How to prevent re.split() from removing part of string
Jeremy
jlconlin at gmail.com
Tue Dec 1 09:29:17 EST 2009
On Nov 30, 5:24 pm, MRAB <pyt... at mrabarnett.plus.com> wrote:
> Jeremy wrote:
> > I am using re.split to... well, split a string into sections. I want
> > to split when, following a new line, there are 4 or fewer spaces.

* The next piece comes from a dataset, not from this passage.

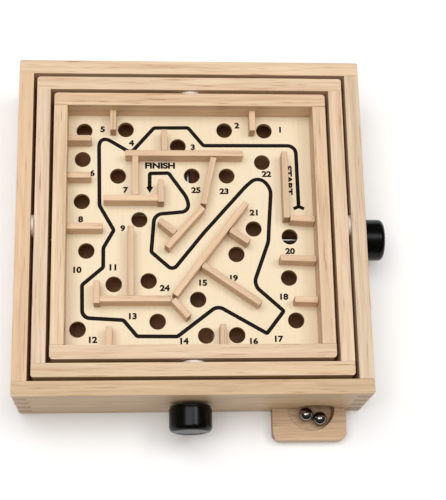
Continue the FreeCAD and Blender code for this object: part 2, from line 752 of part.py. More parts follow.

The
> > pattern I use is:
>
> > sections = re.split('\n\s{,4}[^\s]', lineoftext)
>
> > This splits appropriately but I lose the character matched by [^s]. I
> > know I can put parentheses around [^s] and keep the matched character,
> > but the character is placed in it's own element of the list instead of
> > with the rest of the lineoftext.
>
> > Does anyone know how I can accomplish this without losing the matched
> > character?
>
> First of all, \s matches any character that's _whitespace_, such as
> space, "\t", "\n", "\r", "\f". There's also \S, which matches any
> character that's not whitespace.
Thanks for the reminder. I knew \S existed, but must have forgotten
about it.
>
> But in answer to your question, use a look-ahead:
>
> sections = re.split('\n {,4}(?=\S)', lineoftext)
Yep, that does the trick. Thanks for the help!